You're reading: Putin names Moscow mayor as party chief in capital

Russian Prime Minister Vladimir Putin tapped loyal Moscow mayor Sergei Sobyanin on Tuesday to head his dominant United Russia party's branch in the capital ahead of December parliamentary elections.

United Russia hopes to maintain its huge parliamentary majority in the vote, which precedes a March 2012 presidential election in which Putin is expected to return to the Kremlin or endorse President Dmitry Medvedev for a second term.

The Kremlin and United Russia installed Sobyanin as mayor of Moscow — home to more than 7 million of Russia’s 108 million registered voters — after Medvedev dismissed longtime mayor Yuri Luzhkov in September.

"It seems to me that a leader of the Moscow organisation of United Russia has not yet been chosen. It would be right for you to head it," Putin told Sobyanin in televised comments. Sobyanin accepted the job.

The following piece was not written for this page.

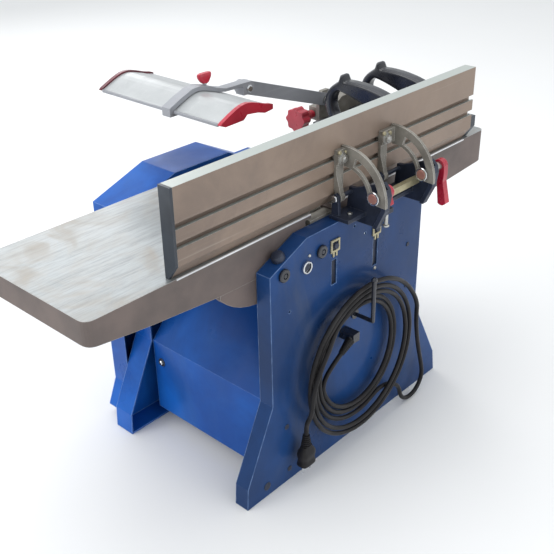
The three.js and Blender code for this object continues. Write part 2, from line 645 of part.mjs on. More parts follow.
function fenceSupports() {
  const [clampY] = ringPoint(SLOT_RADIUS, CLAMP_ANGLE);
  const sides = SIDES.map((side, i) => at(group(
    quadrant(`quadrant_${side}`, HEAD_OFFSETS[i]),
    headBolt(`head_bolt_${side}`, HEAD_OFFSETS[i]),
    carrier(`carrier_${side}`, HEAD_OFFSETS[i], i === 0),
    clampBolt(`clamp_bolt_${side}`, LEVER_FACES[i]),
    clampLever(`clamp_lever_${side}`, LEVER_FACES[i], LEVER_ANGLES[i], LEVER_LENGTHS[i]),
  ), HINGES_X[i], HINGE_Y, HINGE_Z));
  const tie = block(HINGES_X[0] + WEB_RIGHT + GAP, HINGES_X[1] + WEB_LEFT - GAP, -56, -46, 508, 520);
  const stop = turned([[0, 0], [6, 0], [6, 3], [3.6, 4], [3.6, 36], [0, 36]], 16).rotateX(Math.PI / 2);
  const stopX = HINGES_X[0] + WEB_RIGHT + 10;
  return group(
    ...sides,
    piece('tie_bar', tie, steel),
    at(piece('tilt_stop', stop, steel), stopX, HINGE_Y + clampY, 471),
  );
}

// ---- bridge guard --------------------------------------------------------------------------

// The waved section of the guard, in X and Z, along the top of the plate from toe to heel.
function guardCurve() {
  return new THREE.SplineCurve([
    [-99, 642], [-86, 648], [-70, 655], [-52, 661], [-34, 662], [-10, 656], [8, 650], [22, 647],
  ].map(([x, z]) => new THREE.Vector2(x, z)));
}

function guardPlate() {
  const line = guardCurve().getPoints(14).map(({ x, y }) => [x, y]);
  const skin = slabXZ(folded(line, -3), PLATE_BACK, PLATE_FRONT);
  const ribs = [[-99, 638, 643], [-52, 646, 660], [-10, 645, 655], [18, 639, 647]].map(([x, low, high]) =>
    block(x, x + 4, PLATE_BACK, PLATE_FRONT, low, high));
  return piece('guard_plate', join(skin, ...ribs), aluminium);
}

function guardCap(name, from) {
  const top = guardCurve().getPoints(14).map(({ x, y }) => [x, y + 3]);
  const cap = outline([
    ...top, [27, 648], [27, 639], [6, 637], [-12, 642], [-38, 645], [-48, 637], [-92, 636],
    [-104, 641],
  ].reverse());
  return piece(name, slabXZ(cap, from, from + CAP_THICK), redPlastic);
}

// The saddle that the plate slides in: it follows the plate's top, hooks under its toe, and ends in
// the block that is pinned to the arm.
function guardHead() {
  const above = guardCurve().getPoints(14).map(({ x, y }) => [x, y + 1.3]);
  const saddle = outline([
    [-110, 632], [-93, 632], [-93, 636.5], [-103, 636.5], [-103, 643], ...above, [27, 647],
    [76, 645.5], [76, 628], [104, 628], [104, 650], [98, 652], [30, 653], [8, 659], [-10, 666],
    [-34, 672], [-54, 671], [-84, 660], [-110, 648],
  ]);
  const spindle = bar('z', 4 + GAP, 640, 690, -14, (HEAD_BACK + HEAD_FRONT) / 2, 12);
  const pinHole = bar('y', 5 + GAP, HEAD_BACK - 1, HEAD_FRONT + 1, ARM_HEAD.x, ARM_HEAD.z, 12);
  const slabs = cut(slabXZ(saddle, HEAD_BACK, HEAD_FRONT), pinHole, spindle);
  return piece('guard_head', slabs, greyCasting);
}

function wingKnob() {
  const stem = bar('z', 4, 660, 676, 0, 0, 12);
  const collar = turned([[0, 0], [8, 0], [8, 4], [0, 4]], 16).rotateX(Math.PI / 2).translate(0, 0, 672);
  const wings = outline([[-7, 0], [7, 0], [14, 10], [13, 15], [-13, 15], [-14, 10]]);
  const grip = slabXZ(wings, -5, 5).translate(0, 0, 675);
  const knob = join(stem, collar, grip);
  return at(piece('wing_knob', knob, redPlastic), -14, (HEAD_BACK + HEAD_FRONT) / 2, 0);
}

function guardArm() {
  const along = ARM_PIVOT.clone().sub(ARM_HEAD);
  const length = along.length();
  const half = ARM_HEIGHT / 2;
  const flat = new THREE.Shape();
  flat.moveTo(0, half);
  flat.absarc(0, 0, half, Math.PI / 2, Math.PI * 1.5, false);
  flat.lineTo(length, -half);
  flat.absarc(length, 0, half, -Math.PI / 2, Math.PI / 2, false);
  flat.holes = [0, length].map((x) => {
    const hole = new THREE.Path();
    return hole.absarc(x, 0, 5 + GAP, 0, 2 * Math.PI, true);
  });
  const mesh = piece('guard_arm', slabXZ(flat, -ARM_THICK / 2, ARM_THICK / 2), aluminium);
  at(mesh, ARM_HEAD.x, ARM_HEAD.y, ARM_HEAD.z);
  mesh.rotation.y = -Math.atan2(along.z, along.x);
  return mesh;
}

function guardPins() {
  const armFront = ARM_HEAD.y + ARM_THICK / 2;
  const headPin = join(bar('y', 5, HEAD_BACK, armFront + 2, 0, 0, 12),
    bar('y', 9, armFront + GAP, armFront + 5));
  const pivotPin = join(bar('y', 5, armFront - ARM_THICK - 1, armFront + 8, 0, 0, 12),
    bar('y', 10, armFront - ARM_THICK - 4, armFront - ARM_THICK - GAP));
  return group(
    at(piece('guard_head_pin', headPin, steel), ARM_HEAD.x, 0, ARM_HEAD.z),
    at(piece('guard_pivot_pin', pivotPin, steel), ARM_PIVOT.x, 0, ARM_PIVOT.z),
  );
}

const KNOB_Y = 350;
const KNOB_Z = 508;

// The casting on the front edge of the outfeed table that carries the arm and its height screw.
function guardBracket() {
  const armFront = ARM_PIVOT.y + ARM_THICK / 2 + GAP;
  const upright = slabXZ(outline([[334, 470], [384, 470], [384, 545], [366, 570], [344, 570], [334, 556]]),
    armFront, armFront + 9);
  const housing = slabXZ(outline([[378, 440], [470, 440], [470, 528], [452, 548], [400, 548], [378, 536]]),
    TABLE_FRONT + GAP, armFront + 24);
  const arm = block(358, 400, armFront, KNOB_Y + 12, 494, 524);
  const pinHole = bar('y', 5 + GAP, armFront - 1, armFront + 60, ARM_PIVOT.x, ARM_PIVOT.z, 12);
  const screwHole = bar('x', 6 + GAP, 330, 380, KNOB_Y, KNOB_Z, 12);
  return piece('guard_bracket', cut(join(upright, housing, arm), pinHole, screwHole), greyCasting);
}

// The fluted knob of the height screw, with its neck and screw, along X.
function heightKnob() {
  const lobes = 8;
  const rim = new THREE.Shape();
  const steps = lobes * 5;
  for (let i = 0; i < steps; i += 1) {
    const turn = (i / steps) * 2 * Math.PI;
    const radius = 25 + 2 * Math.cos(lobes * turn);
    const place = [radius * Math.cos(turn), radius * Math.sin(turn)];
    if (i === 0) rim.moveTo(...place);
    else rim.lineTo(...place);
  }
  const head = slabYZ(rim, 0, 22);
  const neck = turned([[0, -22], [22, -22], [11, -46], [9, -58], [0, -58]], 16).rotateZ(Math.PI / 2);
  const screw = bar('x', 6, 50, 80, 0, 0, 12);
  return at(piece('height_knob', join(head, neck, screw), redPlastic), 297, KNOB_Y, KNOB_Z);
}

function guard() {
  return group(
    guardPlate(),
    guardCap('guard_cap_back', PLATE_BACK - GAP - CAP_THICK),
    guardCap('guard_cap_front', PLATE_FRONT + GAP),
    guardHead(),
    wingKnob(),
    guardArm(),
    guardPins(),
    guardBracket(),
    heightKnob(),
  );
}

// ---- push blocks ---------------------------------------------------------------------------

const BLOCK_FOOT = TABLE_Z + GAP;
const BLOCK_BASE = 14;

// A horned loop handle on a flat base, drawn in Y and Z.
function pushBlock(name) {
  const floor = BLOCK_BASE - 2;
  const loop = new THREE.Shape();
  loop.moveTo(270, floor);
  loop.bezierCurveTo(276, 22, 283, 34, 284, 50);
  loop.bezierCurveTo(286, 74, 272, 88, 250, 102);
  loop.lineTo(245, 117);
  loop.lineTo(236, 117);
  loop.lineTo(231, 106);
  loop.bezierCurveTo(205, 108, 165, 106, 132, 96);
  loop.bezierCurveTo(92, 84, 76, 50, 78, floor);
  const hole = new THREE.Path();
  hole.moveTo(258, 30);
  hole.bezierCurveTo(270, 52, 268, 74, 248, 82);
  hole.bezierCurveTo(222, 78, 190, 68, 150, 52);
  hole.bezierCurveTo(128, 44, 116, 36, 120, 26);
  hole.lineTo(246, 24);
  loop.holes.push(hole);
  const options = {
    depth: 14, steps: 1, curveSegments: 6,
    bevelEnabled: true, bevelThickness: 7, bevelSize: 5, bevelOffset: -5, bevelSegments: 1,
  };
  const handle = slabYZ(loop, -7, 7, options);
  const base = block(-42, 42, 62, 292, 0, BLOCK_BASE);
  return piece(name, join(handle, base), blackPlastic);
}

function pushBlocks() {
  const blocks = BLOCKS_X.map((x, i) => at(pushBlock(`push_block_${i + 1}`), x, 0, BLOCK_FOOT));
  return group(...blocks);
}

// ---- mains cord ----------------------------------------------------------------------------

const point = (x, z, y = CORD_Y) => new THREE.Vector3(x, y, z);

// A round cord along a smooth line through hand-placed points.
function cordAlong(points, steps) {
  const section = new THREE.Shape();
  section.absarc(0, 0, CORD_RADIUS, 0, 2 * Math.PI, false);
  const path = new THREE.CatmullRomCurve3(points);
  return new THREE.ExtrudeGeometry(section, {
    extrudePath: path, steps, bevelEnabled: false, curveSegments: 4,
  });
}

const GLAND = point(6, 256);
const LEAD_ROUTE = [point(-11.3, 244.8), point(-28, 234), point(-40, 225)];
const LOOP_ROUTE = [
  point(214.5, 214), point(217.5, 190), point(224.5, 150), point(235, 110), point(245.5, 77),
  point(250.8, 56.2), point(251.6, 40.9), point(245.5, 24.7), point(233.2, 12.6),
  point(216.9, 6.8), point(199.6, 8.5), point(184.7, 17.2), point(174.9, 31.5),
  point(169.6, 47.9), point(163.4, 58.2),
];
const TAIL_ROUTE = [point(-131, 142), point(-128, 130), point(-125.4, 118), point(-125, 106)];

// The elbow gland on the panel, whose nozzle aims the cord down into the coil.
function cordGland() {
  const face = BACK_PANEL_OUT - GAP;
  const body = block(-9, 9, CORD_Y - 9, face, -9, 9);
  const stub = bar('y', 7, face - 1, BACK_PANEL_OUT + SHEET + 5, 0, 0, 12);
  const nozzle = new THREE.CylinderGeometry(6, 8.5, 16, 12).translate(0, 12, 0);
  nozzle.rotateX(Math.PI / 2).rotateY(THREE.MathUtils.degToRad(-123)).translate(0, CORD_Y, 0);
  return at(piece('cord_gland', join(body, stub, nozzle), blackPlastic), GLAND.x, 0, GLAND.z);
}

// A bent rod that the coil hangs from.
function cordHook() {
  const shankZ = COIL.z + COIL_INNER - GAP - 4;
  const face = BACK_PANEL_OUT - GAP;
  const tipY = COIL.y - COIL_HALF - 7;
  const shank = bar('y', 4, tipY, face, 0, 0, 10);
  const upright = bar('z', 4, 0, 86, 0, tipY, 10);
  const elbow = new THREE.SphereGeometry(4, 10, 6).translate(0, tipY, 0);
  const tip = new THREE.SphereGeometry(6, 10, 6).translate(0, tipY, 86);
  const flange = bar('y', 10, face - 3, face, 0, 0, 12);
  return at(piece('cord_hook', join(shank, upright, elbow, tip, flange), blackPlastic), COIL.x, 0, shankZ);
}

function cordCoil() {
  const ring = [
    [COIL_INNER, 4 - COIL_HALF], [COIL_INNER + 4, -COIL_HALF], [COIL_OUTER - 4, -COIL_HALF],
    [COIL_OUTER, 4 - COIL_HALF], [COIL_OUTER, COIL_HALF - 4], [COIL_OUTER - 4, COIL_HALF],
    [COIL_INNER + 4, COIL_HALF], [COIL_INNER, COIL_HALF - 4], [COIL_INNER, 4 - COIL_HALF],
  ];
  return at(piece('cord_coil', turned(ring, 40), rubber), COIL.x, COIL.y, COIL.z);
}

// The two-pin plug, hanging from the tail with its pins down.
function cordPlug() {
  const end = TAIL_ROUTE.at(-1);
  const boot = new THREE.CylinderGeometry(6.5, 10, 26, 12).rotateX(Math.PI / 2).translate(0, 0, -13 - GAP);
  const body = outline([[-11, -24], [11, -24], [18, -34], [18, -66], [-18, -66], [-18, -34]]);
  const pins = [-9.5, 9.5].map((x) => bar('z', 2.4, -84, -64, x, 0, 8));
  return at(piece('cord_plug', join(boot, slabXZ(body, -12, 12), ...pins), rubber), end.x, end.y, end.z);
}

function cord() {
  return group(
    cordGland(),
    cordHook(),
    piece('cord_lead', cordAlong(LEAD_ROUTE, 4), rubber),
    cordCoil(),
    piece('cord_loop', cordAlong(LOOP_ROUTE, 24), rubber),
    piece('cord_tail', cordAlong(TAIL_ROUTE, 5), rubber),
    cordPlug(),
  );
}

// ---- the whole machine ---------------------------------------------------------------------

const machine = group(
  backPanel(),
  frontPanel(),
  beltCover(),
  sheets(),
  switchBox(),
  infeedTable(),
  outfeedTable(),
  depthAdjuster(),
  cutter(),
  bearings(),
  driveBelt(),
  motor(),
  fenceExtrusion(),
  fenceEnds(),
  fenceSupports(),
  guard(),
  pushBlocks(),
  cord(),
);
machine.position.y = -(REACH_BACK + REACH_FRONT) / 2;

export default group(machine);
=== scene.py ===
"""The looks of a compact surface planer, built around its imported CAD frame.

Metres, +Z up. X runs along the tables, Y across them towards the operator. Drawing heights and
lengths are given in millimetres with Y = 0 on the back face of the fence, as in the CAD source,
and are turned into the frame's metres by p().
"""

import json
import math

import bmesh
import bpy
from mathutils import Matrix, Vector


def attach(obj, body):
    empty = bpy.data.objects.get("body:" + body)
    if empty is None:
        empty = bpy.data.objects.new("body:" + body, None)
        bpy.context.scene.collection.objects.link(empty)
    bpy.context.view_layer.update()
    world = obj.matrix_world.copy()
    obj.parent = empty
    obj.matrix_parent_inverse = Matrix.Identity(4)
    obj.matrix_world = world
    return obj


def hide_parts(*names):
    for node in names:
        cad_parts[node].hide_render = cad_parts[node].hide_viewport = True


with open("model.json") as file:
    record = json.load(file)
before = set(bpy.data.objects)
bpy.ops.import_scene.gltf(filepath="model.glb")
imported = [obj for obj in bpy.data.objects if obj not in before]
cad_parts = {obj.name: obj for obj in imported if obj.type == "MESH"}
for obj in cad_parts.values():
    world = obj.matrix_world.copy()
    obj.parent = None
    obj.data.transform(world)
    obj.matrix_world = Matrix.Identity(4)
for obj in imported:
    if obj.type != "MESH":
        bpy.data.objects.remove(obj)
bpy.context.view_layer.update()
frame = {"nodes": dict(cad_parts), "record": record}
nodes = frame["nodes"]

SHIFT_Y = -200.15  # from the fence's back face to the frame's origin


def p(x, y, z):
    """A point given in millimetres from the fence's back face, in the frame's metres."""
    return Vector((x, y + SHIFT_Y, z)) / 1000


# ---- camera --------------------------------------------------------------------------------

YAW = math.radians(43.0)
PITCH = math.radians(28.8)
ROLL = math.radians(-1.1)
LENS = 56.14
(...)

The appointment will increase the pressure on Sobyanin to bring in votes for United Russia, whose popularity nationwide fell to its lowest point in over a year last month according to a survey by the independent Levada-Centre polling agency.

The poll, released Feb 2, indicated that 35 percent of Russians would vote for United Russia if the election were held the following weekend — 10 percentage points fewer than in December 2010.

Sobyanin, a member of United Russia’s supreme council, became Kremlin chief of staff in 2005, when Putin was president. He stayed with Putin, as government chief of staff, when Putin shifted into the prime minister’s post in 2008.